> RECORDED DATA:

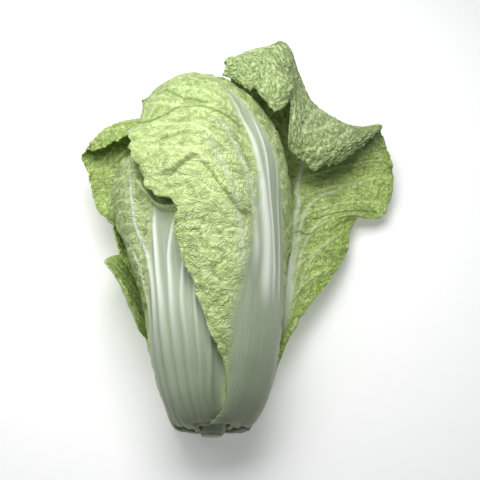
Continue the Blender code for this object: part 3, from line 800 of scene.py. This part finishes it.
def rgb(hex_code):
    """A colour written as in a picture, made linear."""
    parts = [int(hex_code[i : i + 2], 16) / 255 for i in (0, 2, 4)]
    return (*(c / 12.92 if c <= 0.04045 else ((c + 0.055) / 1.055) ** 2.4 for c in parts), 1)


@dataclass
class Colours:
    young: str  # of the blade near the middle
    mature: str  # of the blade near the edge
    vein: str
    stalk: tuple  # between the ribs in two tones, and on them
    painted_shade: str  # colour of the painted shade in the creases, wrinkle valleys, blister seams and the lip's hollow


HEAD_COLOURS = Colours("c6da90", "8fab58", "d8e8ac", ("a1ae93", "b4c1a7", "eaf1e4"), "5f7a2c")
OUTER_COLOURS = Colours("d3e98e", "9ec23e", "d8eaa6", ("b9c9a0", "cddab8", "e2ebd4"), "48602a")
PALE_BLADE = "bdd0a6"
# the colour of the painted shade at the stalks' base
STALK_BASE_SHADE = "748166"


def wrinkles(s, flat):
    """Large and small winding wrinkles that run mostly across the leaf, 0 in their valleys."""
    shift = s.node("ShaderNodeTexNoise", Scale=0.11, Detail=1.0, Vector=flat).outputs["Color"]
    shift = s.vector("MULTIPLY", s.vector("SUBTRACT", shift, (0.5, 0.5, 0.5)), (14.0, 14.0, 14.0))
    bent = s.vector("ADD", flat, shift)
    large = s.ridges(s.vector("MULTIPLY", bent, (0.06, 0.14, 1.0)))
    small = s.ridges(s.vector("MULTIPLY", bent, (0.18, 0.27, 1.0)))
    return large, small


def blade_colour(s, colours, place, blotch, large, small):
    painted_shade, vein = rgb(colours.painted_shade), rgb(colours.vein)
    green = s.math("ADD", s.mask("green"), s.span(blotch, 0.3, 0.7, -0.2, 0.2))
    colour = s.mix(green, rgb(colours.young), rgb(colours.mature))
    speckle = s.noise(420.0, 2.0, 0.6, place)
    colour = s.mix(s.span(speckle, 0.35, 0.7, 0.0, 0.25), colour, vein)
    # painted highlight: the crests of the wrinkles are paled towards the vein colour
    light = s.times(s.span(large, 0.3, 1.0), s.times(s.mask("crinkle"), 0.35))
    colour = s.mix(light, colour, vein)
    colour = s.mix(s.mask("pale"), colour, rgb(PALE_BLADE))
    # painted shade: the valleys of the wrinkles are darkened towards the shade colour
    dark = s.math("MAXIMUM", s.span(large, 0.0, 0.13, 1.0, 0.0), s.span(small, 0.0, 0.11, 0.35, 0.0))
    dark = s.times(dark, s.mask("crinkle"))
    colour = s.mix(s.times(dark, 0.65), colour, painted_shade)
    # painted shade in the seams between the blisters
    colour = s.mix(s.mask("seam"), colour, painted_shade)
    return s.mix(s.times(s.mask("vein"), 0.75), colour, vein)


def stalk_colour(s, colours, fibre):
    low, high, rib = (rgb(code) for code in colours.stalk)
    colour = s.mix(s.span(fibre, 0.25, 0.75), low, high)
    colour = s.mix(s.span(s.mask("rib"), 0.1, 0.8), colour, rib)
    # painted shade: the stalks are darker towards the base
    return s.mix(s.span(s.mask("t"), 0.0, 100.0, 0.8, 0.0), colour, rgb(STALK_BASE_SHADE))


def leaf_material(name, colours):
    """Green blade with a mesh of paler veins, white-green stalk; painted shade in the creases, wrinkle
    valleys and at the stalks' base, and painted highlights on the wrinkle crests.
    """
    s = Shader(name)
    place = s.node("ShaderNodeTexCoord").outputs["Object"]
    flat = s.node("ShaderNodeCombineXYZ", X=s.mask("a"), Y=s.mask("t")).outputs[0]
    blotch = s.noise(38.0, 4.0, 0.6, place)
    fibre = s.noise(1.0, 3.0, 0.6, s.vector("MULTIPLY", flat, (0.7, 0.025, 1.0)))
    large, small = wrinkles(s, flat)
    colour = blade_colour(s, colours, place, blotch, large, small)
    colour = s.mix(s.mask("white"), colour, stalk_colour(s, colours, fibre))
    # painted shade: the pucker valleys, the shadow lines along the folds and the lip's hollow
    colour = s.mix(s.times(s.mask("crease"), 0.85), colour, rgb(colours.painted_shade))
    s.feed(s.main.inputs["Base Color"], colour)
    s.feed(s.main.inputs["Roughness"], s.span(blotch, 0.3, 0.7, 0.4, 0.56))
    s.main.inputs["Subsurface Weight"].default_value = 0.1
    s.main.inputs["Subsurface Radius"].default_value = (0.6, 1.0, 0.25)
    s.main.inputs["Subsurface Scale"].default_value = 0.0015
    s.main.inputs["Specular IOR Level"].default_value = 0.4
    rise = s.math("ADD", s.span(large, 0.0, 0.6), s.times(s.span(small, 0.0, 0.6), 0.35))
    relief = s.times(rise, s.mask("crinkle"))
    relief = s.math("ADD", relief, s.times(fibre, s.times(s.mask("white"), 0.35)))
    bump = s.node("ShaderNodeBump", Strength=0.8, Distance=0.0012, Height=relief)
    s.feed(s.main.inputs["Normal"], bump.outputs["Normal"])
    return s.material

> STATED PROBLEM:
Emit, unaltered, the lines from the top of the listing down through the line that holds "return large, small"; emit nothing else.

> COMPLETED TASK:
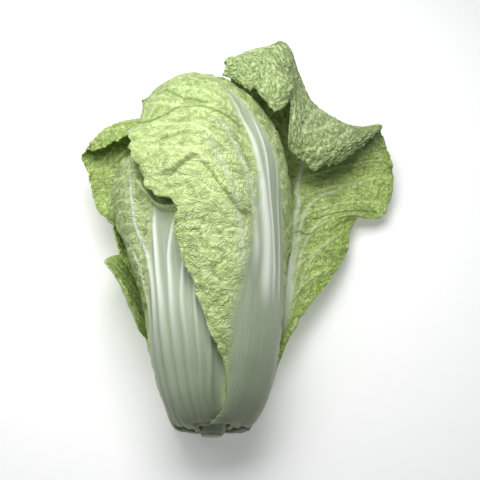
Continue the Blender code for this object: part 3, from line 800 of scene.py. This part finishes it.
def rgb(hex_code):
    """A colour written as in a picture, made linear."""
    parts = [int(hex_code[i : i + 2], 16) / 255 for i in (0, 2, 4)]
    return (*(c / 12.92 if c <= 0.04045 else ((c + 0.055) / 1.055) ** 2.4 for c in parts), 1)


@dataclass
class Colours:
    young: str  # of the blade near the middle
    mature: str  # of the blade near the edge
    vein: str
    stalk: tuple  # between the ribs in two tones, and on them
    painted_shade: str  # colour of the painted shade in the creases, wrinkle valleys, blister seams and the lip's hollow


HEAD_COLOURS = Colours("c6da90", "8fab58", "d8e8ac", ("a1ae93", "b4c1a7", "eaf1e4"), "5f7a2c")
OUTER_COLOURS = Colours("d3e98e", "9ec23e", "d8eaa6", ("b9c9a0", "cddab8", "e2ebd4"), "48602a")
PALE_BLADE = "bdd0a6"
# the colour of the painted shade at the stalks' base
STALK_BASE_SHADE = "748166"


def wrinkles(s, flat):
    """Large and small winding wrinkles that run mostly across the leaf, 0 in their valleys."""
    shift = s.node("ShaderNodeTexNoise", Scale=0.11, Detail=1.0, Vector=flat).outputs["Color"]
    shift = s.vector("MULTIPLY", s.vector("SUBTRACT", shift, (0.5, 0.5, 0.5)), (14.0, 14.0, 14.0))
    bent = s.vector("ADD", flat, shift)
    large = s.ridges(s.vector("MULTIPLY", bent, (0.06, 0.14, 1.0)))
    small = s.ridges(s.vector("MULTIPLY", bent, (0.18, 0.27, 1.0)))
    return large, small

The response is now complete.